1.  The play’s title is a line from the Langston Hughes poem that introduces the play (p. 1453) Explain how the context of the entire poem helps to explain the play’s title and its major concerns.

2.  One of the major themes presented in Lorraine Hansberry’s “A Raisin in the Sun” portrays each character’s search for their vision of the American Dream. What are the “dreams deferred” by Walter, Ruth, Mama and Beneatha?

3.  Hansberry skillfully illustrates through the three female protagonists how women’s ideas about their identity have changed over time. Explain how each of these women represents the changes in women’s roles and ideas over the three generations that they span.

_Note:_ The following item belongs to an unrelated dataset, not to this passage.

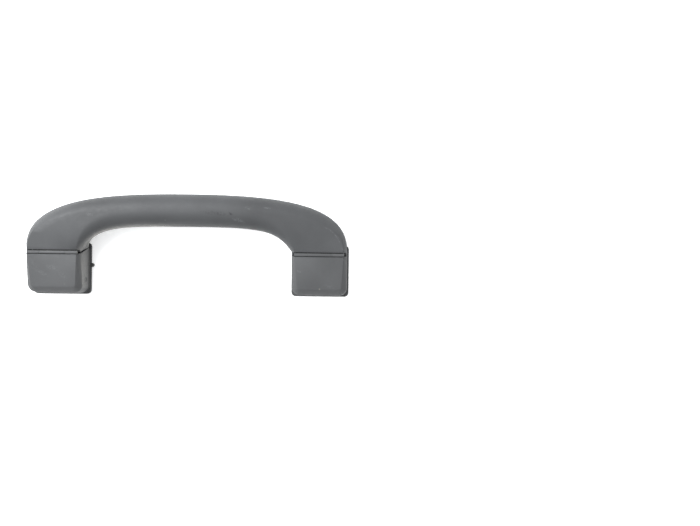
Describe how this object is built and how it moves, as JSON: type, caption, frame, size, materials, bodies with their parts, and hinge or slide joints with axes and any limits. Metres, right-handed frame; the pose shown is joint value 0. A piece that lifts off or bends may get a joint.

4.  At the end of the play, speaking to Ruth about Walter Lee, Mama says “He finally come into his manhood today, didn’t he”? How does Mama appear to be defining manhood? What other possible definitions of manhood come up directly or indirectly in the play? Would you say that the issue of gender is at least as important in this play as race is? Why or why not?

5.  Similar to our reading of Alice Walker’s “Everyday Use” there is a strong motif of afro centrism throughout the play. Analyze Asagai’s conversations with Beneatha and the rest of her family. What does Hansberry suggest about the relations of Africans and African Americans in the late 1950’s? What does she also suggest about class tensions within the African American community?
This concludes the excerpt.